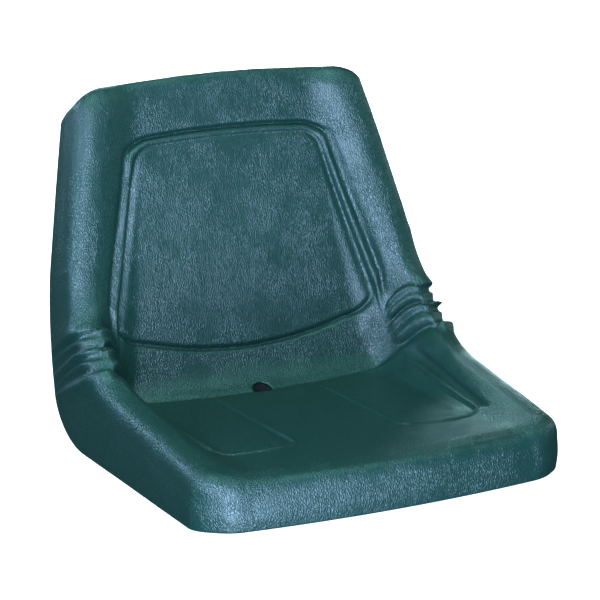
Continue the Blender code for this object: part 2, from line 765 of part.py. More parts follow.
def make_bracket(name, side):
    """An ear with the bolt's hole, on a foot that stands on the seat pan."""
    y, z = HINGE
    foot = PAN_TOP + GAP
    crown = [(y + EAR_RADIUS * math.cos(a), z + EAR_RADIUS * math.sin(a))
             for a in np.linspace(0, math.pi, 9)]
    ear = [(y + EAR_RADIUS, foot)] + crown + [(y - EAR_RADIUS, foot)]
    bm = prism(ear, "x", *span(side, BRACKET_X, BRACKET_X + EAR_THICK),
               holes=[circle(HINGE, BOLT_RADIUS + GAP, 20)])
    bracket = add_object(name, bm, "zinc_steel", smooth=False)
    low, high = span(side, BRACKET_X + 0.001, BRACKET_X + 0.001 + FOOT_WIDTH)
    plate = box_bm((low, y - EAR_RADIUS, foot), (high, y + EAR_RADIUS, foot + EAR_THICK))
    boolean(bracket, plate, "UNION", name="foot")


def make_arm(name, side, pivot):
    """A plate from the back pan down to the bolt, with the heel that meets the stop buffer."""
    y, z = HINGE
    point, rearward = back_plane(PAN_DEPTH - STEEL - PLATE_CLEAR)
    slope = -rearward.z / rearward.y
    front_low, front_high = z + ARM_FRONT_RISE[0], BACK_PAN_START + ARM_FRONT_RISE[1]

    def plate_y(height):
        return point.y + slope * (height - point.z)

    crown = [(y + EAR_RADIUS * math.cos(a), z + EAR_RADIUS * math.sin(a))
             for a in np.linspace(math.pi, 2 * math.pi, 9)]
    profile = crown + [(plate_y(front_high) + ARM_REACH, front_high),
                       (plate_y(front_high), front_high),
                       (plate_y(front_low), front_low)]
    bm = prism(profile, "x", *span(side, ARM_X, ARM_X + EAR_THICK),
               holes=[circle(HINGE, BUSH_RADIUS + GAP, 20)])
    bmesh.ops.translate(bm, vec=-Vector(pivot), verts=bm.verts)
    arm = add_object(name, bm, "zinc_steel", smooth=False)
    arm.location = pivot
    low, high = span(side, HEEL_INNER_X, ARM_X + 0.001)
    front, rear = HEEL_FORWARD
    heel = box_bm((low, y - front, STOP_TOP + GAP), (high, y - rear, z - HEEL_DROP))
    boolean(arm, heel, "UNION", name="heel")


def make_bolt(name, side):
    """Shoulder bolt through bracket, arm and spring, its head outside, and its nut inside."""
    inner, outer = BOLT_END_X, BRACKET_X + EAR_THICK + GAP
    radius, thickness = BOLT_HEAD
    head = prism(circle(HINGE, radius, 6), "x", *span(side, outer, outer + thickness))
    bolt = add_object(f"hinge_bolt_{name}", head, "zinc_steel", smooth=False)
    shank = prism(circle(HINGE, BOLT_RADIUS, 20), "x", *span(side, inner, outer + 0.001))
    boolean(bolt, shank, "UNION", name="shank")
    radius, near, far = HINGE_NUT
    nut = prism(circle(HINGE, radius, 6), "x", *span(side, inner + near, inner + far),
                holes=[circle(HINGE, BOLT_RADIUS + GAP, 20)])
    add_object(f"hinge_nut_{name}", nut, "zinc_steel", smooth=False)


def make_torsion_spring(name, side):
    """Coil round the bolt, one leg on the seat pan and one behind the back pan."""
    y, z = HINGE
    start, end = SPRING_X
    steps = 12
    points = [(side * start, y + SPRING_RADIUS, PAN_TOP + 2 * GAP + SPRING_WIRE)]
    total = int(SPRING_TURNS * steps)
    for k in range(total + 1):
        angle = 2 * math.pi * k / steps
        x = side * (start + (end - start) * k / total)
        points.append((x, y + SPRING_RADIUS * math.cos(angle), z + SPRING_RADIUS * math.sin(angle)))
    plate, rearward = back_plane(PAN_DEPTH - STEEL - PLATE_CLEAR - SPRING_WIRE)
    slope = -rearward.z / rearward.y
    for height in (z + SPRING_LEG_RISE[0], BACK_PAN_START + SPRING_LEG_RISE[1]):
        points.append((side * end, plate.y + slope * (height - plate.z), height))
    add_object(name, tube(points, SPRING_WIRE, 6), "spring_steel")


# ---- Operator-presence switch ------------------------------------------------
def make_switch():
    centre = (0.0, SWITCH_Y)
    top = PAN_TOP - STEEL - GAP
    inner = SWITCH_RADIUS - SWITCH_WALL
    floor = SWITCH_FLOOR + SWITCH_WALL
    profile = [(0.0, SWITCH_FLOOR), (SWITCH_RADIUS, SWITCH_FLOOR),
               (SWITCH_RADIUS, top - SWITCH_WALL), (SWITCH_FLANGE, top - SWITCH_WALL),
               (SWITCH_FLANGE, top), (inner, top), (inner, floor), (0.0, floor)]
    housing = add_object("switch_housing", lathe_solid(profile, centre, 24), "black_plastic")
    for name, side in SIDES:
        x = side * TERMINAL_X
        wide, deep = SLOT_HALF
        slot = box_bm((x - wide, SWITCH_Y - deep, 0.0), (x + wide, SWITCH_Y + deep, floor + 0.001))
        boolean(housing, slot, name=f"slot_{name}")
        wide, deep = TERMINAL_HALF
        blade = box_bm((x - wide, SWITCH_Y - deep, TERMINAL_LOW),
                       (x + wide, SWITCH_Y + deep, floor + 0.0015))
        add_object(f"switch_terminal_{name}", blade, "copper_contact", smooth=False)
        place = (side * SCREW_X, SWITCH_Y)
        screw_hole = prism(circle(place, SCREW_RADIUS + GAP, 10), "z", top - 0.01, PAN_TOP)
        boolean(housing, screw_hole, name=f"screw_hole_{name}")
        radius, depth = SCREW_HEAD
        under = top - SWITCH_WALL - GAP
        screw = [(0.0, top - depth), (radius, top - depth), (radius, under),
                 (SCREW_RADIUS, under), (SCREW_RADIUS, top - GAP), (0.0, top - GAP)]
        add_object(f"switch_screw_{name}", lathe_solid(screw, place, 10), "zinc_steel")
    low, high = PLUNGER_FOOT
    collar = inner - COLLAR_CLEAR
    plunger = [(0.0, low), (collar, low), (collar, high), (PLUNGER_RADIUS, high),
               (PLUNGER_RADIUS, PAN_TOP), (0.0, PAN_TOP)]
    body = lathe_solid(plunger, centre, 20)
    add_object("switch_plunger", body, "white_plastic", pivot=(0.0, SWITCH_Y, low))
    outer, bore = CONTACT_RADII
    disc = prism(circle(centre, outer, 20), "z", *CONTACT_LEVELS, holes=[circle(centre, bore, 20)])
    add_object("switch_contact", disc, "copper_contact", pivot=(0.0, SWITCH_Y, CONTACT_LEVELS[0]))
    make_coil(floor + COIL_CLEAR)


def make_coil(low):
    """The switch's compression spring, from this height up to the plunger."""
    coil = []
    steps = 10
    for k in range(COIL_TURNS * steps + 1):
        angle = 2 * math.pi * k / steps
        height = low + (COIL_TOP - low) * k / (COIL_TURNS * steps)
        x, y = COIL_RADIUS * math.cos(angle), SWITCH_Y + COIL_RADIUS * math.sin(angle)
        coil.append((x, y, height))
    add_object("switch_spring", tube(coil, COIL_WIRE, 5), "spring_steel")


def lathe_solid(profile, centre, count):
    """A turned solid whose profile starts and ends on its axis."""
    bm = bmesh.new()
    rings = []
    for radius, z in profile:
        if radius == 0.0:
            rings.append([bm.verts.new((centre[0], centre[1], z))])
        else:
            rings.append([bm.verts.new((x, y, z)) for x, y in circle(centre, radius, count)])
    for here, there in zip(rings, rings[1:]):
        for k in range(count):
            m = (k + 1) % count
            quad = [here[k % len(here)], here[m % len(here)], there[m % len(there)],
                    there[k % len(there)]]
            bm.faces.new(list(dict.fromkeys(quad)))
    return bm


def main():
    clear_scene()
    make_covers()
    make_foams()
    make_seat_pan()
    make_back_pan()
    make_rails()
    make_grommet()
    make_hinges()
    make_switch()


main()
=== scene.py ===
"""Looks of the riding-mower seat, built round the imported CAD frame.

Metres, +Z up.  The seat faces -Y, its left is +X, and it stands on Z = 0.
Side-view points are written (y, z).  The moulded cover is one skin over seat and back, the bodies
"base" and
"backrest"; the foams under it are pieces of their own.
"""
import math

import bmesh
import bpy
import numpy as np
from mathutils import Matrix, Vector


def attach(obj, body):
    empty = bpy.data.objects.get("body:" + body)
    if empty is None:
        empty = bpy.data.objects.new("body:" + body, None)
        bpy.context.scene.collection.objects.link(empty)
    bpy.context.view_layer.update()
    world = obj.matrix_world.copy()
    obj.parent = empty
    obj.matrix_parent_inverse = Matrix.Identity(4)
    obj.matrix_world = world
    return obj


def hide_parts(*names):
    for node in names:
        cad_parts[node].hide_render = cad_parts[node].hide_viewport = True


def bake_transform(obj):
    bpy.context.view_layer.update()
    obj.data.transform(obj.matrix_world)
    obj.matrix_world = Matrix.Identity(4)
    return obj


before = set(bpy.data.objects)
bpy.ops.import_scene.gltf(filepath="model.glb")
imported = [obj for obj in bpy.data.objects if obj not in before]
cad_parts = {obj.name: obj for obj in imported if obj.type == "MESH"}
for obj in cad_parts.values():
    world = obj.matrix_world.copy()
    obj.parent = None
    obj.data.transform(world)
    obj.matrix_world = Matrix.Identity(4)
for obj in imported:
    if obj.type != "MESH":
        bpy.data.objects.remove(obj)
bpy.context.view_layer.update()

# ---- The moulded form's driving dimensions, as in the CAD ----------------------
FLOOR_FRONT, FLOOR_CORNER, FLOOR_TOP = (-0.2375, 0.0625), (0.1290, 0.0480), (0.2180, 0.4270)
FLOOR_RADIUS = 0.045
CREST_FRONT, CREST_CORNER, CREST_TOP = (-0.2375, 0.0680), (0.1010, 0.1120), (0.2020, 0.4270)
CREST_RADIUS = 0.190
EDGE_LOW = 0.0010
EDGE_FRONT, EDGE_HEEL, EDGE_TOP = (-0.2375, EDGE_LOW), (0.1560, EDGE_LOW), (0.2600, 0.3940)
EDGE_RADIUS = 0.085
EDGE_ROWS = ((0.0, 0.0), (1.0, 0.68), (1.38, 1.70), (1.62, 2.12), (2.0, 2.42), (3.0, 3.0))
HALF_WIDTHS = ((0.0, 0.2485), (1.0, 0.2530), (1.5, 0.2630), (2.0, 0.2480), (3.0, 0.2040))
WALL_FLARE = 0.0025
SHOULDER = 0.0290
BOLSTER_WIDTH = 0.0600
FRONT_ROLL = 0.0270
TOP_ROLL = 0.0330
FRONT_BOW = 0.0190
TOP_BOW = 0.0060
BOW_REACH = 0.1500
CREST_CORNER_RADII = (0.036, 0.038)
EDGE_CORNER_RADII = (0.052, 0.034)      # front, top
HEM_CORNER_RADII = (0.0435, 0.0475)     # of the turned-in hem, which follows the pans
PAN_TOP = 0.0300
PAN_DEPTH = 0.0240
FOAM_SPLIT = ((0.0950, 0.1320), -0.900)
FOAM_REAR = 0.1340
BACK_FOAM_START = 0.1000
SPRING_POCKET = ((0.170, 0.190), (0.1500, 0.1900), (0.090, 0.150))  # x, y and z, in the foam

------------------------

## Exercise goal
Exactly as written, quote the lines from the one that has "make_covers()" down to the one that has "obj.matrix_world = world", and include both.

## Finished exercise
    make_covers()
    make_foams()
    make_seat_pan()
    make_back_pan()
    make_rails()
    make_grommet()
    make_hinges()
    make_switch()


main()
=== scene.py ===
"""Looks of the riding-mower seat, built round the imported CAD frame.

Metres, +Z up.  The seat faces -Y, its left is +X, and it stands on Z = 0.
Side-view points are written (y, z).  The moulded cover is one skin over seat and back, the bodies
"base" and
"backrest"; the foams under it are pieces of their own.
"""
import math

import bmesh
import bpy
import numpy as np
from mathutils import Matrix, Vector


def attach(obj, body):
    empty = bpy.data.objects.get("body:" + body)
    if empty is None:
        empty = bpy.data.objects.new("body:" + body, None)
        bpy.context.scene.collection.objects.link(empty)
    bpy.context.view_layer.update()
    world = obj.matrix_world.copy()
    obj.parent = empty
    obj.matrix_parent_inverse = Matrix.Identity(4)
    obj.matrix_world = world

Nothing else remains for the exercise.